The guy pleaded for forgiveness; but I am concerned that his apology was halfhearted and that he was not remorseful to a degree that one can say that he will not do it again or he will not align himself to people or groups who celebrated as patriotic his racial slur video. Apology is not remorse. It is for the very same reason that some progressive courts frown upon simple or self-serving statements of apology and regard “sorry” as not enough.

I do not want to appear flippant about Catzavelos’s apology – or that of Velaphi Khumalo and others – and his plea for forgiveness. It would seem that in South Africa, in the name of social cohesion and restorative justice, perpetrators of hate crimes are not being punished enough to atone for their crimes.

As Stephen Garvey (Punishment as Atonement, 1999) writes: “When an offender commits a crime, he not only imposes a material loss on his victim but also sends a message. In effect, he says: ‘I’m better than you. I don’t need to respect your rights’. Crime degrades, demeans, diminishes and dishonours the victim, in addition to whatever material damage it may cause.”

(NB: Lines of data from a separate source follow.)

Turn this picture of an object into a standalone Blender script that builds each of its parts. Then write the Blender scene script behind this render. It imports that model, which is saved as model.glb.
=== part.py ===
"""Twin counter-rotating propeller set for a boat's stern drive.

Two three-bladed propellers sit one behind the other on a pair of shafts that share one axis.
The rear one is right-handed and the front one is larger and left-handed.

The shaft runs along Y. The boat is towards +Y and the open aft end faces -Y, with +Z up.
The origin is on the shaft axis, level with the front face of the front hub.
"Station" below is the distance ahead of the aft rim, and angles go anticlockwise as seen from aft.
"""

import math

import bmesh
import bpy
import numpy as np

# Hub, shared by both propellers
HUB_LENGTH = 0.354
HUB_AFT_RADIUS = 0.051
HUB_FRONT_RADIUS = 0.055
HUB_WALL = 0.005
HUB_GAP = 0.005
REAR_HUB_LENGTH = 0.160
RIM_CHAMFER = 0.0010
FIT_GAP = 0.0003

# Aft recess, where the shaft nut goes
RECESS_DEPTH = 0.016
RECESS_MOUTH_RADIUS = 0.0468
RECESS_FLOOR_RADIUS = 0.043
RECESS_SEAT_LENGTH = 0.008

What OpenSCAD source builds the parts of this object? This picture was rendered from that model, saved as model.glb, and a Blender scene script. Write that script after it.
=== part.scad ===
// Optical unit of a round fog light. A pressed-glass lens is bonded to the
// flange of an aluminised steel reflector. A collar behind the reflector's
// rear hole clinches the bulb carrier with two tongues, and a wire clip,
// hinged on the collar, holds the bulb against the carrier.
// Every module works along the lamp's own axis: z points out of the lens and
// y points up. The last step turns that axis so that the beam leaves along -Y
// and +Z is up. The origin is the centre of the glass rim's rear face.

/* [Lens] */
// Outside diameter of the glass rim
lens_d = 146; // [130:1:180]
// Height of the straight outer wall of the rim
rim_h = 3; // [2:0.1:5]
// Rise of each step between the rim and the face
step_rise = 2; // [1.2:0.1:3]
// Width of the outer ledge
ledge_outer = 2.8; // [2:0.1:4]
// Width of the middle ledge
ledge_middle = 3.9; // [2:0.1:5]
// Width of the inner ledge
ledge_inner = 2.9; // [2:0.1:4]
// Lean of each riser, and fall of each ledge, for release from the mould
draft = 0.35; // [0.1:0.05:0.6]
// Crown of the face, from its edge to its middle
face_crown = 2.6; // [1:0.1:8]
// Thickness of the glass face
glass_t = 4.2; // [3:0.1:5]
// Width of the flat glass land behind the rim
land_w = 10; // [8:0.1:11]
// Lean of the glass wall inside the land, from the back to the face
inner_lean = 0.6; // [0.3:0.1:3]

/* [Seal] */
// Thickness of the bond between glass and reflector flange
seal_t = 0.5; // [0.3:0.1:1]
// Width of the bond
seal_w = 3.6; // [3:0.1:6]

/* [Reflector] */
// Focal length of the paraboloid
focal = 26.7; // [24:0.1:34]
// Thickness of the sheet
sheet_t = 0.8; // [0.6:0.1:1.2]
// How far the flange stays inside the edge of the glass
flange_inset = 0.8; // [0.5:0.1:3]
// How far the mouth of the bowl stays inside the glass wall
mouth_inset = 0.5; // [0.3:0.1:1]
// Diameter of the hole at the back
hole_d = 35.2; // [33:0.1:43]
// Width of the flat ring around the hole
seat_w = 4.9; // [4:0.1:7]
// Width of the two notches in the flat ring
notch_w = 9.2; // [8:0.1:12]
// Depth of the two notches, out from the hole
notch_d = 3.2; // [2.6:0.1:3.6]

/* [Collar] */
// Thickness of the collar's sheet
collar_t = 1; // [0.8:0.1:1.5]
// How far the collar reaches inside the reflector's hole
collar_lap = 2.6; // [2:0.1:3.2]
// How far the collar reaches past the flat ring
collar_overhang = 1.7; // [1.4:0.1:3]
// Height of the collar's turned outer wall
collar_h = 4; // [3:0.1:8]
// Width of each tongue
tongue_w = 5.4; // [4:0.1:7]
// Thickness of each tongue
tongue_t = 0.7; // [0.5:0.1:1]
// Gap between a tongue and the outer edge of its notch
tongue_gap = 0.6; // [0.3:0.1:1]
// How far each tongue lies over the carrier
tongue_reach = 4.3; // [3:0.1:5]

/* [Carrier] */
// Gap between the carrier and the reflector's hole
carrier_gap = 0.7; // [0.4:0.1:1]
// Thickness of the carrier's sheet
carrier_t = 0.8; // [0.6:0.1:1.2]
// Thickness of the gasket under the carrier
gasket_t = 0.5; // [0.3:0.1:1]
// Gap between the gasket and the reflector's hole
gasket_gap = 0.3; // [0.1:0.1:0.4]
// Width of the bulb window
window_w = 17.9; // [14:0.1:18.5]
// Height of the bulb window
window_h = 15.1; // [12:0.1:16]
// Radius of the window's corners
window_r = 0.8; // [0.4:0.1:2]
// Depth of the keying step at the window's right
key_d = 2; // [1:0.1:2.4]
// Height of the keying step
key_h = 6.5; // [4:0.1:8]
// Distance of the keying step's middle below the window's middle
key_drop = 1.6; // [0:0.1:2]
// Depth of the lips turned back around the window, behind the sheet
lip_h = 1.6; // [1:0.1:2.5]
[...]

Catzavelos was well aware, and strategically so, that he could get away with a simple apology. Jeffrie G Murphy observed (in The Role of Forgiveness in the Law 2000), “If I were going to set out to oppress (offend) other people, I would surely prefer to select for my victims, persons whose first response is forgiveness rather than persons whose first response is revenge.”

With such outcomes as the ones in the many hate crimes cases and/or inquiries in South Africa, our hate crime laws are becoming more symbolic than deterrent.

I am reminded of the dissenting opinion of Justice Clarence Thomas in Dawson v. Delaware 503 US 159, 171 (1992), who argued that evidence that a criminal offender was racist was relevant at sentencing and that it must be considered as a rebuttal to the claimed mitigating value of his/her evidence. The learned Justice Thomas also argued that the racist character of the offender must be a red flag for his/her future dangerousness.